→ Exercise: The data below holds a line containing "on the table." and a line containing "a pale table."; please quote exactly those two lines and every line between them, and nothing else.

→ Material to process:
+ + + +
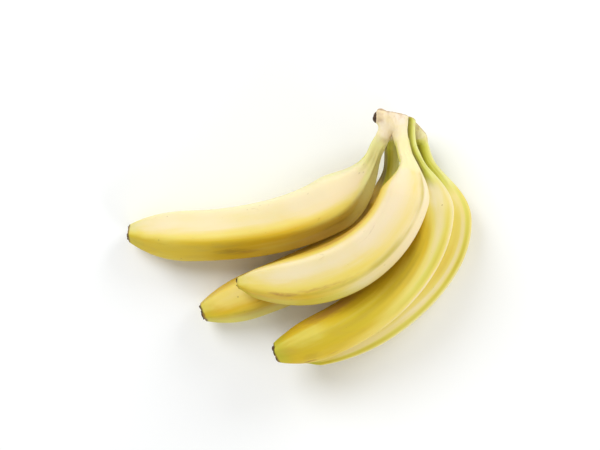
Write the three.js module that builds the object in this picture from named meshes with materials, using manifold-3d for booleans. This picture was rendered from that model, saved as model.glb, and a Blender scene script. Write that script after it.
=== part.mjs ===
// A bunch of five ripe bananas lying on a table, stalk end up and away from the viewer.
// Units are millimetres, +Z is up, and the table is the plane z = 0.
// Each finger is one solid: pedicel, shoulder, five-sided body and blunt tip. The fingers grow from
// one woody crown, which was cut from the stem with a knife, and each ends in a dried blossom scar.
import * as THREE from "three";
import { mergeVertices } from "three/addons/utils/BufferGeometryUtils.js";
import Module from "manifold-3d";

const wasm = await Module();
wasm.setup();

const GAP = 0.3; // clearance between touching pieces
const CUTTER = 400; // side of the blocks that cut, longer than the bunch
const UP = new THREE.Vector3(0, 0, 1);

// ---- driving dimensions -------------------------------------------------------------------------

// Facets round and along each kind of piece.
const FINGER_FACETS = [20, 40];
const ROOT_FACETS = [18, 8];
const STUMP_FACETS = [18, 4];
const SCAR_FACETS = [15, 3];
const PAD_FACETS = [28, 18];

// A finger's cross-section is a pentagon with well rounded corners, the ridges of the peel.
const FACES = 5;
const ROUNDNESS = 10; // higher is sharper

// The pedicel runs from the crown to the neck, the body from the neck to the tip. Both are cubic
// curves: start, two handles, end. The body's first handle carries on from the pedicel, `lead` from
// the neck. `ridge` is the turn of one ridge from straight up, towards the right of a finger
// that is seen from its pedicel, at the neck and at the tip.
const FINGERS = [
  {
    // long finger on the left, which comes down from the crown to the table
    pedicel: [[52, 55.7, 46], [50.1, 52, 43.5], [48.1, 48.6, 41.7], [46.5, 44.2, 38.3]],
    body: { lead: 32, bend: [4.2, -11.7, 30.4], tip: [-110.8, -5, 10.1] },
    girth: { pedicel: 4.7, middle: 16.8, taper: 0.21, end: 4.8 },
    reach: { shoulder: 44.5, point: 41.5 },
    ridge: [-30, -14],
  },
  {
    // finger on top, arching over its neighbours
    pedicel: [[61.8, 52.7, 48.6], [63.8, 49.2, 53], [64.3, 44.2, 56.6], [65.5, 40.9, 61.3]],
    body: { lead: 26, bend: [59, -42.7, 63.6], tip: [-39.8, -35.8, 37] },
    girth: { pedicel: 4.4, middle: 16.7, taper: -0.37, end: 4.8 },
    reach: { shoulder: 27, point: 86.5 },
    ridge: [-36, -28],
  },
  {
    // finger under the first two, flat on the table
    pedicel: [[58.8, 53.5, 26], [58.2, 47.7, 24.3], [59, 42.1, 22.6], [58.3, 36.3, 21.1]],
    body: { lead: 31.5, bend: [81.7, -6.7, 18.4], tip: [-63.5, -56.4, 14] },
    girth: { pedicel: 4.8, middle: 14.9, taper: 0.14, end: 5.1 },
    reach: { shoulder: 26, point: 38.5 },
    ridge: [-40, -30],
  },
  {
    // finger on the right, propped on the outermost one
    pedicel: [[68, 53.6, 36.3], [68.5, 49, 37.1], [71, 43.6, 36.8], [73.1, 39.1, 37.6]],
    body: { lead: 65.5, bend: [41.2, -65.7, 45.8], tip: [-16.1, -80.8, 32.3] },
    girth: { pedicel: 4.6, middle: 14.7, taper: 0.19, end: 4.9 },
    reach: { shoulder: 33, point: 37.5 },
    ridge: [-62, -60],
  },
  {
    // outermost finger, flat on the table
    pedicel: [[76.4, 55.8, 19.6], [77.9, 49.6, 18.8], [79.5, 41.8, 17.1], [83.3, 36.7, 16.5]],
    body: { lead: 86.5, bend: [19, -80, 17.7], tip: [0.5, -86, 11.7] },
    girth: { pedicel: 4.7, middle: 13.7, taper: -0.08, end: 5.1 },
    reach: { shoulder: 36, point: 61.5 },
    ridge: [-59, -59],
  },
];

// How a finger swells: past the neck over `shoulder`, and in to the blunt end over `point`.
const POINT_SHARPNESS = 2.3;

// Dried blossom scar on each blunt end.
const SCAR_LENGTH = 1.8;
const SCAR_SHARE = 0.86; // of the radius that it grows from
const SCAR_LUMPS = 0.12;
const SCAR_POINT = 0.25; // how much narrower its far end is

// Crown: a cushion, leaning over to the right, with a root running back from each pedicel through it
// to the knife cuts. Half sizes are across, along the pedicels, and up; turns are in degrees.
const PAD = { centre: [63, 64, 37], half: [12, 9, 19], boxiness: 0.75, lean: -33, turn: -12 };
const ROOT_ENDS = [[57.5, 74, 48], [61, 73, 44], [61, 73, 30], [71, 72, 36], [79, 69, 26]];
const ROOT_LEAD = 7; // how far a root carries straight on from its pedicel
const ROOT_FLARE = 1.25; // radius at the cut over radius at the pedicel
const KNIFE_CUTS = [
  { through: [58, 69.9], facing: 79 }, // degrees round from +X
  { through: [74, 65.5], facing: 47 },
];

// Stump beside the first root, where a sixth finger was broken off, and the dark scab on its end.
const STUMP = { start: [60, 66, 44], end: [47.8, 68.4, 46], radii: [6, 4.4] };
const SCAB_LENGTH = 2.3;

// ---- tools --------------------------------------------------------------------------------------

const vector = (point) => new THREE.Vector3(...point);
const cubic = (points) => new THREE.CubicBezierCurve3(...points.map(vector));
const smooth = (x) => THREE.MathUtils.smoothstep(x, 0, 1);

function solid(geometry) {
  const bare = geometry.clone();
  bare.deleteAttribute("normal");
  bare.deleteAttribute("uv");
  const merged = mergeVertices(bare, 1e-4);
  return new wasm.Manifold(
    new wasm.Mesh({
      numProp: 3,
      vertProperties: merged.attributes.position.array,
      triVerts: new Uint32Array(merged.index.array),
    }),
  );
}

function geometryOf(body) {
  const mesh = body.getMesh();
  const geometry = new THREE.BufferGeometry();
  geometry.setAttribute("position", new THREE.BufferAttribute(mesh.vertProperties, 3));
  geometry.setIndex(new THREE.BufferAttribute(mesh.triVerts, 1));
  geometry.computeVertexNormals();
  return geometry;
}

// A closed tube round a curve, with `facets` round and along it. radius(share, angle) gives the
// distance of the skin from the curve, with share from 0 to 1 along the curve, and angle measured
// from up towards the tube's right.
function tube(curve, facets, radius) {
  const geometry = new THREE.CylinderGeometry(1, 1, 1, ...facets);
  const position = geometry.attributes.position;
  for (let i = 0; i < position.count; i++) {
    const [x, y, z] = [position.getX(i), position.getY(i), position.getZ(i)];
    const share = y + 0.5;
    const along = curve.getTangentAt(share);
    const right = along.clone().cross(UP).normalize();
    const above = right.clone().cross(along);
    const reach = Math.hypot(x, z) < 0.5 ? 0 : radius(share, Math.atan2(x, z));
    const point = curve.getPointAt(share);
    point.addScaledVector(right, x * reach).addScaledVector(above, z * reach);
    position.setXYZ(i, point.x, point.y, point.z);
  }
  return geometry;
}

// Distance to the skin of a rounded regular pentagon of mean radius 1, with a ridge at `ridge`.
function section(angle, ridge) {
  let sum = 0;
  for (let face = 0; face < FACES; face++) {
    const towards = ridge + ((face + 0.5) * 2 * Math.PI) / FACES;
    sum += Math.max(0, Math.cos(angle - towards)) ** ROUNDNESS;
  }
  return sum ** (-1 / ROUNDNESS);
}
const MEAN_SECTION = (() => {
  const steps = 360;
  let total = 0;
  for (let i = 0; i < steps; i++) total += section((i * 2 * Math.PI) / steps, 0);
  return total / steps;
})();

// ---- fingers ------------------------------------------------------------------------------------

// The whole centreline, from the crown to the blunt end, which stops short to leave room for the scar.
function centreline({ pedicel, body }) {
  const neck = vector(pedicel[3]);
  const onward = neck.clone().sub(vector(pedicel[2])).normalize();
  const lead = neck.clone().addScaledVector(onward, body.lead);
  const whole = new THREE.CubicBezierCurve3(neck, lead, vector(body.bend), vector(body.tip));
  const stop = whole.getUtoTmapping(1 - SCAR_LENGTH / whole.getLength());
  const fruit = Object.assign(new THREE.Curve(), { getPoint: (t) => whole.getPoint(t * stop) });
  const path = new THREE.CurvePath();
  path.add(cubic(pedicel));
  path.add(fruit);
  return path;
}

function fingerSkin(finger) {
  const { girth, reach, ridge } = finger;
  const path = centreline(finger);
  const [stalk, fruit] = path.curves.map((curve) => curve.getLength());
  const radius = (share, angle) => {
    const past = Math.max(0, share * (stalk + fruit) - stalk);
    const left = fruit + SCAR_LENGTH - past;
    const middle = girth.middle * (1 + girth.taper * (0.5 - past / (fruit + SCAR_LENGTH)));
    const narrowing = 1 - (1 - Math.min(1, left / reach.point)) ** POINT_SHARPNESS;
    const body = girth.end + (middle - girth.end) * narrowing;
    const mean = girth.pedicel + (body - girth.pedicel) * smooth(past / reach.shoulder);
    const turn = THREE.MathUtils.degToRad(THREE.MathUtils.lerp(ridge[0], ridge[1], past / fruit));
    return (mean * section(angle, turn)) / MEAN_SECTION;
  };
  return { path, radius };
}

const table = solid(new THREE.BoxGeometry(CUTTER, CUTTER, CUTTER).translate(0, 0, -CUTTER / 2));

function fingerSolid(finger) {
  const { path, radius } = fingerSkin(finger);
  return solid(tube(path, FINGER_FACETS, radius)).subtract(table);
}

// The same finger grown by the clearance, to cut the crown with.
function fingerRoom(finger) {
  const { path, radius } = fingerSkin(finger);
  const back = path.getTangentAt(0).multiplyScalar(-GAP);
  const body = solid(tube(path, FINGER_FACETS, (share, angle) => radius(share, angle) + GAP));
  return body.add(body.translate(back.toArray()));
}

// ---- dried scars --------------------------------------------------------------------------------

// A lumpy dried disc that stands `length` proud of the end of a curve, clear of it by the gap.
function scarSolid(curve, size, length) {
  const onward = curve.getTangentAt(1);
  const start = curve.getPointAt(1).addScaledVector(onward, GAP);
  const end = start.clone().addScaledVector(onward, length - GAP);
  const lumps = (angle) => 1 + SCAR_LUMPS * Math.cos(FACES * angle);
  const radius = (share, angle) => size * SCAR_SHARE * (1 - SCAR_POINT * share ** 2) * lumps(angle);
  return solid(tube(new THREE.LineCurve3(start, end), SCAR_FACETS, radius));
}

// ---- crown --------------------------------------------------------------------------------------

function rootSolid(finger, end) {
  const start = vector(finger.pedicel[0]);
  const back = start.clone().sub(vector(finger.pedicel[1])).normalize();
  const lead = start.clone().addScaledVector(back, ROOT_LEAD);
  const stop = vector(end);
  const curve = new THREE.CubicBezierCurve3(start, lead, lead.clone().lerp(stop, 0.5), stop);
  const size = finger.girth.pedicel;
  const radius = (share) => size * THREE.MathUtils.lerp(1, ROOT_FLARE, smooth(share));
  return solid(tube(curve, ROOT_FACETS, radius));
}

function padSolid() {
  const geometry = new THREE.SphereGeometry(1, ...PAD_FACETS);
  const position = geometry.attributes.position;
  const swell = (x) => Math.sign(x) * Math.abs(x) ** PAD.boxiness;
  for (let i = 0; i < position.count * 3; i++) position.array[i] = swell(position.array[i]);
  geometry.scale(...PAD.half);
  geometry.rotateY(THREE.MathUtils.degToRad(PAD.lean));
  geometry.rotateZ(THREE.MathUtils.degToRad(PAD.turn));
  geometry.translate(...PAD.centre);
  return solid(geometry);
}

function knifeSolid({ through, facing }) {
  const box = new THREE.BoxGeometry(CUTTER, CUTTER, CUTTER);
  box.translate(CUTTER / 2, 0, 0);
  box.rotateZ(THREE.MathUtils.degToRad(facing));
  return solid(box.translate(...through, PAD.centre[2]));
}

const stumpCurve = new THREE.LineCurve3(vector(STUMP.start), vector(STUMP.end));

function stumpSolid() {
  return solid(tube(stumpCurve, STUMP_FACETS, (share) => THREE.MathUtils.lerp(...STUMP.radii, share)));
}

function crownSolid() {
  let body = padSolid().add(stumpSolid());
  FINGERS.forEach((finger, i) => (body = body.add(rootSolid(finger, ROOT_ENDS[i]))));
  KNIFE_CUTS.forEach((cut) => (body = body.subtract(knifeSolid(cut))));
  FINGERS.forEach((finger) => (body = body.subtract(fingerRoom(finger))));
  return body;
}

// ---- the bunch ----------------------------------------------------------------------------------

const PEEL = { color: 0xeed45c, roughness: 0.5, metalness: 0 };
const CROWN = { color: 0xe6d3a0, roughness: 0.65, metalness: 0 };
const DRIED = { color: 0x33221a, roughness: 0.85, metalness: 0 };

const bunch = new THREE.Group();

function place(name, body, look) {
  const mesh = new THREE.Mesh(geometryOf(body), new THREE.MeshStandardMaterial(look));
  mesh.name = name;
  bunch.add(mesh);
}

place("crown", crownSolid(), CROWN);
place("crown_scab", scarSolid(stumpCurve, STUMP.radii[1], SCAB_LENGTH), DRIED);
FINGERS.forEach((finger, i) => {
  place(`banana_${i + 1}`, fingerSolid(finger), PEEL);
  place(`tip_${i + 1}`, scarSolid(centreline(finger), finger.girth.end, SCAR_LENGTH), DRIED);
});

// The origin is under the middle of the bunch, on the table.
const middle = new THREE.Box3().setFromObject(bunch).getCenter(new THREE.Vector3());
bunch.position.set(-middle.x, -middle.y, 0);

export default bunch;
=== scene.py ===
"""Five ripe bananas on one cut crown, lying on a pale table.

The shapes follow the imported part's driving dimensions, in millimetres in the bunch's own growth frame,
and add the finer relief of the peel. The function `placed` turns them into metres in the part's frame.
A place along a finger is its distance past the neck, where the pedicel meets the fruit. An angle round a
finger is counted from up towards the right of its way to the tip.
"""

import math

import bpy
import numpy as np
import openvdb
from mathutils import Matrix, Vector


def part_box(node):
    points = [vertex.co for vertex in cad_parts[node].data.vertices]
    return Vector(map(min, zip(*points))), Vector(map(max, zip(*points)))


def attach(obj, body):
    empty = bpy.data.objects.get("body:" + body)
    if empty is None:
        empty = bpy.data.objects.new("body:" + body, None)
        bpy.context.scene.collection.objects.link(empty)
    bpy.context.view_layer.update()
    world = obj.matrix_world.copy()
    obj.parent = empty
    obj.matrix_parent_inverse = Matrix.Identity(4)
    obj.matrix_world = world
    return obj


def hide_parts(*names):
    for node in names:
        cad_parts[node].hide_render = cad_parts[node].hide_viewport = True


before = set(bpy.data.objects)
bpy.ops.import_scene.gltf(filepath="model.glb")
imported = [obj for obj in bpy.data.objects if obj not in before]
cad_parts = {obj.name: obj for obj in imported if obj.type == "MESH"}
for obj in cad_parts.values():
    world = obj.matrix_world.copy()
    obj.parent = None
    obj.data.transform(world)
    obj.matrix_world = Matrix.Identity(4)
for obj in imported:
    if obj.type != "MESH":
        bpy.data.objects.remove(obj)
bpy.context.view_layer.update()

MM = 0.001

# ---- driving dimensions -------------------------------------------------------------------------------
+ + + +
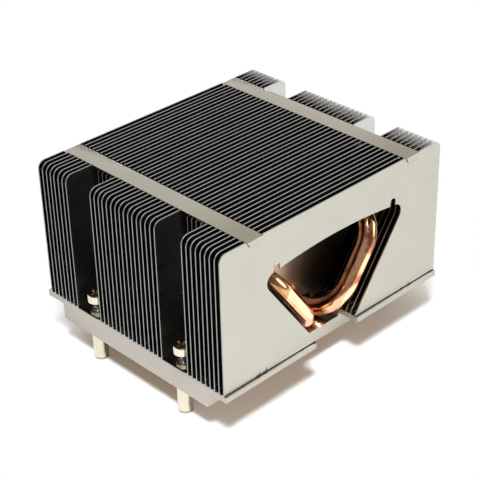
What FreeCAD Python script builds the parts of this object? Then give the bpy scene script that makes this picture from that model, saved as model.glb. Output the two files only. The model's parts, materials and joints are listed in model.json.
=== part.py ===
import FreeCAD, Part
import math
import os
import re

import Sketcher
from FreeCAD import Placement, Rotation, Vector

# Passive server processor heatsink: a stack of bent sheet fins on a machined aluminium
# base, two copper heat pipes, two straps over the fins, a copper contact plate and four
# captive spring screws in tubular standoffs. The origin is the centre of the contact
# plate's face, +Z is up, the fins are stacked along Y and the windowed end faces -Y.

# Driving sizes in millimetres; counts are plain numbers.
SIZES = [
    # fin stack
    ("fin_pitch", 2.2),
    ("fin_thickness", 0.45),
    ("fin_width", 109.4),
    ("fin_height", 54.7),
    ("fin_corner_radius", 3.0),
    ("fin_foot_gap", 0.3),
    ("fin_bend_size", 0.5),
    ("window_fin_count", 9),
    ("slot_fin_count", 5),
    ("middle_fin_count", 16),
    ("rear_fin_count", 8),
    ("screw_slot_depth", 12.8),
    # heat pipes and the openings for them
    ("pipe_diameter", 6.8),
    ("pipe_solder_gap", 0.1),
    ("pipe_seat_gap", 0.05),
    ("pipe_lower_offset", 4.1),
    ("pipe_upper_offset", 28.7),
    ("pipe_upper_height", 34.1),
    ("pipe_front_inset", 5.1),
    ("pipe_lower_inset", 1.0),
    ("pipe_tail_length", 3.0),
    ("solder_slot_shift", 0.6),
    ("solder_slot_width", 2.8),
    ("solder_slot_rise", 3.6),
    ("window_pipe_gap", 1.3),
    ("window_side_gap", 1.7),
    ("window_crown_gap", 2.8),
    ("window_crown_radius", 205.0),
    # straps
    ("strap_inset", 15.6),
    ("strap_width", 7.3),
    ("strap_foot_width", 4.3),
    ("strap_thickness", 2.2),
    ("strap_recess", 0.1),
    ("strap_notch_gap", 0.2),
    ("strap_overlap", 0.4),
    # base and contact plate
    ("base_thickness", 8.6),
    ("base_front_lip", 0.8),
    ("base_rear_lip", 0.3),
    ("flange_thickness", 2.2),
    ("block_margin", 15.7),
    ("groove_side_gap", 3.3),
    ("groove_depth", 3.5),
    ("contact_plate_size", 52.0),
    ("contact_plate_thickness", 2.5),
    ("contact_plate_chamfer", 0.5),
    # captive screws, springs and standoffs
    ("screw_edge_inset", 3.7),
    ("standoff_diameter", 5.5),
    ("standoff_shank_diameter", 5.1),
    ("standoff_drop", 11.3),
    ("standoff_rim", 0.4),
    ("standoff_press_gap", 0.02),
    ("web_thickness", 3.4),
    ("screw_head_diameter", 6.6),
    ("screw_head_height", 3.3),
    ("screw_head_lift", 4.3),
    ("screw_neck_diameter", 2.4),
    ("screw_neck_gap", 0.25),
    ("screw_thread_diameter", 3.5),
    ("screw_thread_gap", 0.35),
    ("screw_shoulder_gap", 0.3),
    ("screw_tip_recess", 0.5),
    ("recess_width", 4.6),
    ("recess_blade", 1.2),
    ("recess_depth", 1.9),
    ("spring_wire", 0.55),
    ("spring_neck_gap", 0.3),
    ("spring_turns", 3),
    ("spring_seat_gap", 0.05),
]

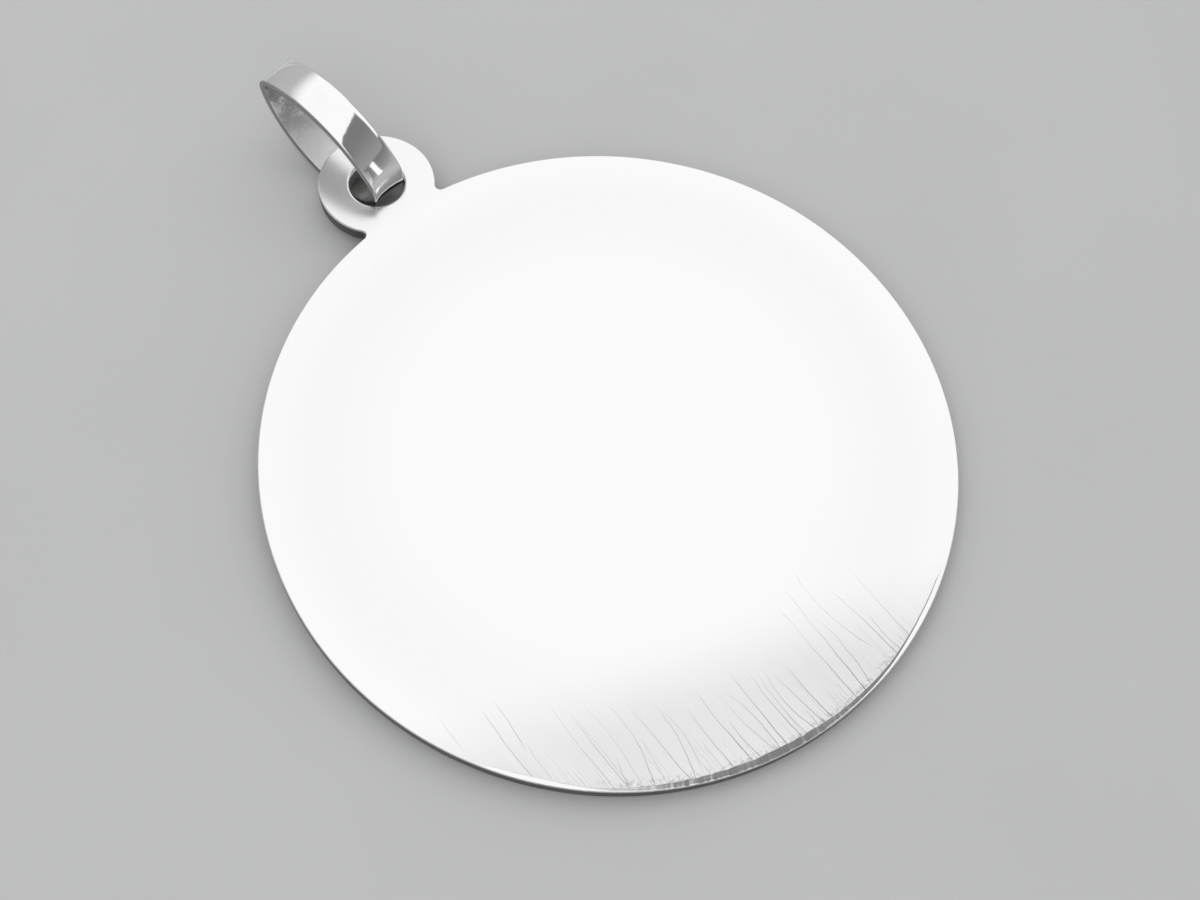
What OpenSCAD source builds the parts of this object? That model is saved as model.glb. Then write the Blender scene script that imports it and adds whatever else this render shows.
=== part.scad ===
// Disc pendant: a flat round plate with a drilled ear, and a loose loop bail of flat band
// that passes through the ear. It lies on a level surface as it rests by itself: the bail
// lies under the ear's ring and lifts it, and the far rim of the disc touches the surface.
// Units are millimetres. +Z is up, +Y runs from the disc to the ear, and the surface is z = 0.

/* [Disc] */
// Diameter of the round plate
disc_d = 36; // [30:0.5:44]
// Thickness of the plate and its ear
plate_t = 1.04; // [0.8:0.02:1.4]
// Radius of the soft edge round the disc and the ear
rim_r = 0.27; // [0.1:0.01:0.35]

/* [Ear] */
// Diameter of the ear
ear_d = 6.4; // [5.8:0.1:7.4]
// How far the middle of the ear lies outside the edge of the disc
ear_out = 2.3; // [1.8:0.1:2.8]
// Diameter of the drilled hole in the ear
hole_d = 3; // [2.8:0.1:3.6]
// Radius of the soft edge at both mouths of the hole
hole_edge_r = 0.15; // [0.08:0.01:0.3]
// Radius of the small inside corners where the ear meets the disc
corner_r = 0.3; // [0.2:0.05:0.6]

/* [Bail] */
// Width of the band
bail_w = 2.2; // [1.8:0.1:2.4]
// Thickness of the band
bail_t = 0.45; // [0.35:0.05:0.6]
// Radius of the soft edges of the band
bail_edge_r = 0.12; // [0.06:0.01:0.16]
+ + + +
→ The completed task:
// The origin is under the middle of the bunch, on the table.
const middle = new THREE.Box3().setFromObject(bunch).getCenter(new THREE.Vector3());
bunch.position.set(-middle.x, -middle.y, 0);

export default bunch;
=== scene.py ===
"""Five ripe bananas on one cut crown, lying on a pale table.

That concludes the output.